Describing artillery as the "decisive arm" in a battlefield, he told a CII-organised seminar on artillery that its role was proved beyond doubt in the US war in Iraq and in the Kargil war a decade ago.

"Right from days of yore, artillery has always been a decisive arm. It is the artillery which has brought in devastating firepower to break the will of the enemy, whether it was in the days of the Moguls or it is today," he said.

"The developments in missile technology, guidance system and transparency in battlefield has made a person sitting on target the most vulnerable. This has been amply proved in the two Gulf wars and in the Indian context during the 1999 Kargil episode, where artillery was battle-winning factor in ensuring that the will of the enemy was seriously degraded," he said.

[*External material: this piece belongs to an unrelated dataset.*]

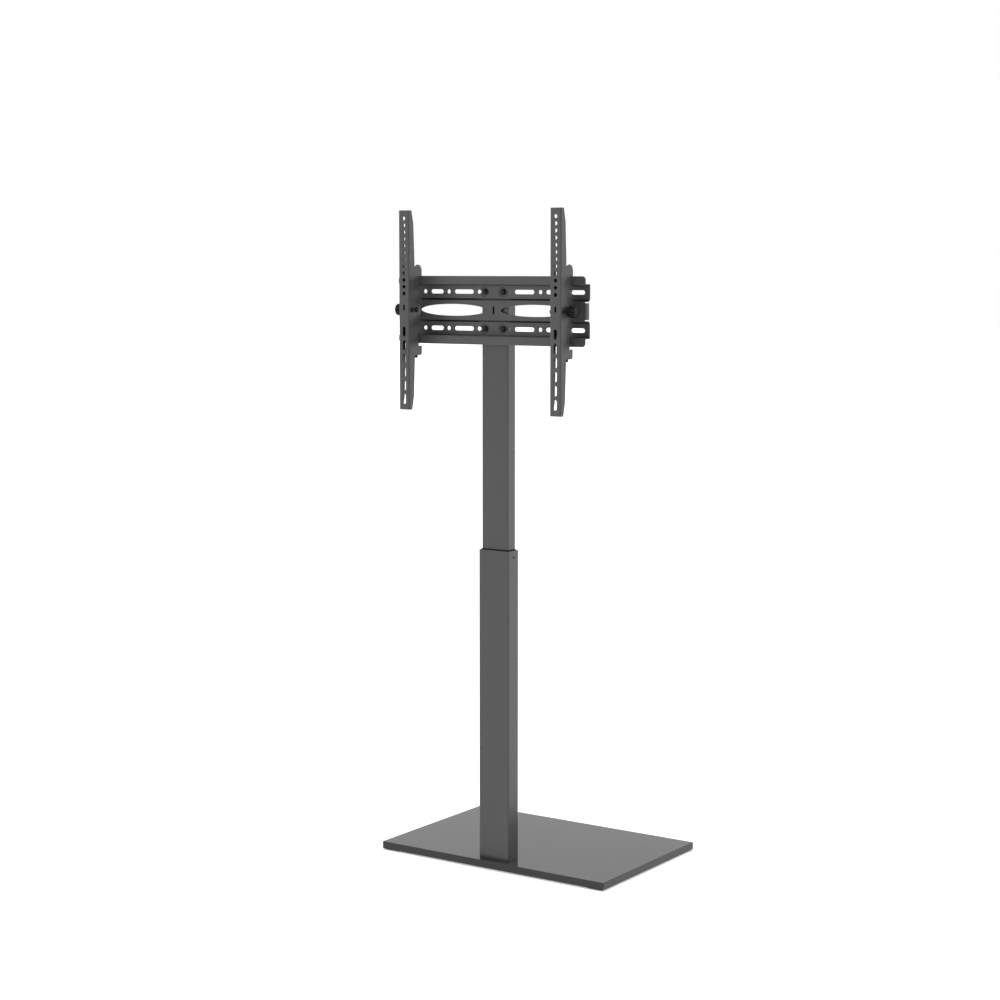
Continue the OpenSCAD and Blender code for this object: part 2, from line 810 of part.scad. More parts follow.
module arm() {
    over = arm_w + 20;
    edge_r = 1;
    edge_mid = 0.3 * edge_r;
    color(steel) difference() {
        union() {
            translate([-arm_w / 2, 0, arm_bottom]) cube([arm_w, sheet_t, arm_len]);
            for (x = [-arm_w / 2, arm_in]) side_plate(x, sheet_t) arm_flange_2d();
        }
        for (s = [0, 1]) mirror([s, 0, 0])
            translate([arm_w / 2, 0, arm_middle]) linear_extrude(arm_len + 2, center = true)
                polygon([
                    [-edge_r, -1], [1, -1], [1, edge_r], [0, edge_r],
                    [-edge_mid, edge_mid], [-edge_r, 0]
                ]);
        translate([0, sheet_t + 1, 0]) rotate([90, 0, 0]) linear_extrude(sheet_t + 2)
            arm_face_holes();
        translate([0, pivot_y, 0]) rod_x(pivot_d + 2 * pivot_play, -over / 2, over);
        lock_slot(over);
    }
}

module arm_left() { on_arm(-1) arm(); }
module arm_right() { on_arm(1) arm(); }

// Hook brackets

// Side plate of a bracket as (depth, height)
module bracket_side_2d() {
    back = lip_depth - hook_gap;
    low_back = back - 4.5;
    rear = lip_depth + sheet_t + hook_gap + finger_t;
    tail = -rail_top - tail_l;
    ear_z = rail_top + ear_rise;
    ear_y = rear - ear_r;
    lobe_z = 22;
    slope = 6;
    foot_front = web_y + 6;
    front = web_y - 4;
    front_top = rail_top - 5;
    front_low = -rail_top + 25;
    lobe = touch([front, lobe_z], [pivot_y, 0], pivot_lobe_r, 1);
    difference() {
        union() {
            polygon([
                [web_y, tail], [low_back, tail], [low_back, -tab_h - slope],
                [tab_depth, -tab_h], [tab_depth, tab_h], [back, tab_h + slope / 2],
                [back, ear_z], [web_y, ear_z], [web_y, front_top + 4], [front, front_top],
                [front, lobe_z], lobe, [pivot_y, 0], [lobe[0], -lobe[1]], [front, -lobe_z],
                [front, front_low], [web_y, front_low - 4]
            ]);
            translate([pivot_y, 0]) circle(pivot_lobe_r);
            translate([ear_y, ear_z]) circle(ear_r);
            translate([back, rail_top - finger_l])
                square([rear - back, ear_z - rail_top + finger_l]);
            translate([foot_front, tail + tail_r])
                square([rear - foot_front, tail_foot_h - tail_r]);
            translate([foot_front, tail])
                square([rear - foot_front - tail_r, tail_foot_h]);
            translate([rear - tail_r, tail + tail_r]) circle(tail_r);
        }
        translate([back, rail_top - finger_l - 1])
            square([sheet_t + 2 * hook_gap, finger_l + 1 + hook_gap]);
    }
}

safety_y = lip_depth + sheet_t / 2;
safety_tab_z = -rail_top - tail_l;

// Two side plates, a front web above and below the pivot, and a tab under the rail
module hook_bracket() {
    web_w = 2 * plate_in;
    webs = [[-rail_top - tail_l + 2, -14], [14, rail_top - 4]];
    tab_l = safety_y + safety_d / 2 + 1.5 - web_y;
    color(steel) difference() {
        union() {
            for (x = [-plate_out, plate_in]) side_plate(x, bracket_t) bracket_side_2d();
            for (z = webs)
                translate([-plate_in, web_y, z[0]]) cube([web_w, bracket_t, z[1] - z[0]]);
            translate([-plate_in, web_y, safety_tab_z]) cube([web_w, tab_l, bracket_t]);
        }
        translate([0, pivot_y, 0]) rod_x(pivot_d + 2 * thread_play, -arm_w, 2 * arm_w);
        translate([0, lock_y, 0]) rod_x(lock_d + 2 * thread_play, -arm_w, 2 * arm_w);
        translate([0, safety_y, safety_tab_z - 1])
            cylinder(d = safety_d + 2 * thread_play, h = bracket_t + 2);
    }
}

module hook_bracket_left() { on_arm(-1) hook_bracket(); }
module hook_bracket_right() { on_arm(1) hook_bracket(); }

// Tilt bolts, +X is the outer side of the arm

module pivot_bolt() {
    color(dark_steel) translate([0, pivot_y, 0]) {
        rod_x(pivot_d, -bolt_seat_x - small_nut_h - 1, 2 * bolt_seat_x + small_nut_h + 1);
        rod_x(small_af, bolt_seat_x, pivot_head_h);
    }
}

module pivot_bolt_left() { on_arm(-1) pivot_bolt(); }
module pivot_bolt_right() { on_arm(1) pivot_bolt(); }

module pivot_nut() {
    color(dark_steel) translate([0, pivot_y, 0]) difference() {
        hex_x(small_af, -bolt_seat_x - small_nut_h, small_nut_h);
        rod_x(pivot_d + 2 * thread_play, -bolt_seat_x - small_nut_h - 1, small_nut_h + 2);
    }
}

module pivot_nut_left() { on_arm(-1) pivot_nut(); }
module pivot_nut_right() { on_arm(1) pivot_nut(); }

module lock_bolt() {
    color(dark_steel) translate([0, lock_y, 0]) {
        hex_x(small_af, -bolt_seat_x - small_nut_h, small_nut_h);
        rod_x(lock_d, -bolt_seat_x - 1, bolt_seat_x + 1 + knob_x + knob_l - 3);
    }
}

module lock_bolt_left() { on_arm(-1) lock_bolt(); }
module lock_bolt_right() { on_arm(1) lock_bolt(); }

module lock_washer() {
    color(dark_steel) translate([0, lock_y, 0]) difference() {
        rod_x(2 * lock_d, bolt_seat_x, lock_washer_t);
        rod_x(lock_d + 2 * thread_play, bolt_seat_x - 1, lock_washer_t + 2);
    }
}

module lock_washer_left() { on_arm(-1) lock_washer(); }
module lock_washer_right() { on_arm(1) lock_washer(); }

// Fluted hand knob on the lock bolt
module tilt_knob() {
    neck_l = 3;
    bevel = 1.5;
    neck_d = 0.62 * knob_d;
    flute_d = 0.16 * knob_d;
    flute_z = knob_d / 2 + 0.15 * flute_d;
    knob_bore_l = knob_l - 2.5;
    color(plastic) translate([0, lock_y, 0]) difference() {
        union() {
            rod_x(neck_d, knob_x, neck_l + 1);
            rod_x(knob_d, knob_x + neck_l, knob_l - neck_l - bevel);
            translate([knob_x + knob_l - bevel, 0, 0]) rotate([0, 90, 0])
                cylinder(d1 = knob_d, d2 = knob_d - 2 * bevel, h = bevel);
        }
        for (i = [0 : knob_flutes - 1])
            rotate([360 / knob_flutes * i, 0, 0]) translate([0, flute_z, 0])
                rod_x(flute_d, knob_x + neck_l - 1, knob_l + 2);
        rod_x(lock_d + 2 * thread_play, knob_x - 1, knob_bore_l + 1);
    }
}

module tilt_knob_left() { on_arm(-1) tilt_knob(); }
module tilt_knob_right() { on_arm(1) tilt_knob(); }

module safety_screw() {
    tip_z = -rail_top - hook_gap;
    head_z = safety_tab_z - head_gap - safety_head_h;
    groove_w = 1.2;
    groove_h = 1.5;
    color(dark_steel) translate([0, safety_y, 0]) difference() {
        union() {
            translate([0, 0, head_z]) cylinder(d = safety_head_d, h = safety_head_h);
            translate([0, 0, head_z]) cylinder(d = safety_d, h = tip_z - head_z);
        }
        translate([-safety_head_d, -groove_w / 2, head_z - eps])
            cube([2 * safety_head_d, groove_w, groove_h]);
    }
}

module safety_screw_left() { on_arm(-1) safety_screw(); }
module safety_screw_right() { on_arm(1) safety_screw(); }

base_plate();
foot_pads();
base_bolts();
foot_plate();
outer_tube();
guide_collar();
collar_screws();
clamp_boss();
clamp_knob();
inner_tube();
tube_glide();
top_cap();
rail();
rail_bolts();
rail_washers();
rail_nuts();
arm_left();
arm_right();
hook_bracket_left();
hook_bracket_right();
pivot_bolt_left();
pivot_bolt_right();
pivot_nut_left();
pivot_nut_right();
lock_bolt_left();
lock_bolt_right();
lock_washer_left();
lock_washer_right();
tilt_knob_left();
tilt_knob_right();
safety_screw_left();
safety_screw_right();
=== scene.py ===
"""Floor stand with a base plate, a telescopic column and a tilting screen mount."""
import bmesh
import bpy
import json
import math
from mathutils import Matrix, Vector
from mathutils.geometry import delaunay_2d_cdt


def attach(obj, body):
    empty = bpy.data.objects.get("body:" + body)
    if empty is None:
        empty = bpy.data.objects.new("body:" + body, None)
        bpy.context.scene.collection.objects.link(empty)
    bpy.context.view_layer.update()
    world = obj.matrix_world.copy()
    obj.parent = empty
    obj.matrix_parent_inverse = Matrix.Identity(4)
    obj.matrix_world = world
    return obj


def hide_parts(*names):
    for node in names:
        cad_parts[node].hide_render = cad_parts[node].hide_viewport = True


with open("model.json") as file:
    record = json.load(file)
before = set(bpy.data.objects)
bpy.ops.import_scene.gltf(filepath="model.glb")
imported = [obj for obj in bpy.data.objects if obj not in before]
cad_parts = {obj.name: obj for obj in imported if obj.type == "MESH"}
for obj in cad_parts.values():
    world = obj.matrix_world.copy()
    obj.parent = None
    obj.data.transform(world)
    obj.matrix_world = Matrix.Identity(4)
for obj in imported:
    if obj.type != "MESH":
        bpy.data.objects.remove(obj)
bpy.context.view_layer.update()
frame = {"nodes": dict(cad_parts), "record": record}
nodes = frame["nodes"]
MM = 0.001

CAMERA_PLACE = (2.6394, -4.00305, 1.3485)
CAMERA_PITCH = 83.718
CAMERA_TURN = 34.31
CAMERA_LENS = 76.27
CAMERA_SENSOR = 36.0

# Sizes of the part in millimetres. ARM_FACE_Y, COLUMN_Y, PIVOT_Z and CLAMP_Z are places in the
# frame. All other depths are measured back from the arm face, heights of the arms and of the
# rail from the pivot, and places along the rail from its middle.
ARM_FACE_Y = -220.75
PIVOT_Z = 1253.5
SHEET = 2.0

ARM_X = 200.0
ARM_W = 28.0
ARM_TOP = 219.0
ARM_LOW = -222.0
FLANGE_END = 11.0       # depth of the flanges at the arm's ends
FLANGE_FULL = 21.5      # depth of the flanges along the middle
FLANGE_KNEE = 0.66      # share of the difference that is reached at the knee
KNEE_RUN = 30.0
FULL_RUN = 110.0
LOBE_RUN = 30.0
LOBE_R = 11.0
TOP_HOLE = 18.0
LOW_SLOT = 399.0        # from the top hole down to the lowest slot
HOLE_PITCH = 15.0
HOLE_R = 4.1
HOLE_COUNT = 12
SLOT_PITCH = 30.0
SLOT_L = 22.0
SLOT_W = 8.2
SLOT_COUNT = 6
SMALL_SLOT = (5.0, 13.0, 5.0)       # height, length and width
PIVOT_Y = 10.5
PIVOT_HOLE_R = 3.05
LOCK_R = 16.0
LOCK_Y = PIVOT_Y + LOCK_R
LOCK_SLOT_HALF = 3.4
TILT_RANGE = (-10.0, 5.0)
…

Noting that the emerging trend in artillery firepower deployment was "synergising and orchestration" of all resources towards degradation and destruction of the enemy, he said it reduced the enemy's fighting capability, making it easier to break its cohesion and ultimately his will to fight. Pointing out that the battlefield environment in our subcontinent was changing, the army chief said the armed forces had to look at the "hybrid threats" that were coming up beyond the conventional threats.

"We have to look how we are going to employ our resources to counter the battlefield spectrum...they start something that is insignificant and go on to something that is larger," he said, obviously referring to use of terrorism.

Singh said the army has already inducted BrahMos cruise missiles, Russian-made Smerch, and Pinaka artillery systems and had achieved a "fair amount of long-range destruction capability."

He said battlefield transparency was a factor assisting the artillery in ensuring it achieved the desired results.

The introduction of Unmanned Aerial Vehicles, long range reconnaissance and surveillance radars, and weapon locating radars, along with better and more accurate surveillance systems had ensured much better networking.

"Hence, artillery should be able to bring down firepower from all possible resources on to a single target," he said.

Noting that there were problems in imports that needed to be ironed out, Singh favoured large scale indigenisation so as to overcome the difficulties of technology denial regimes.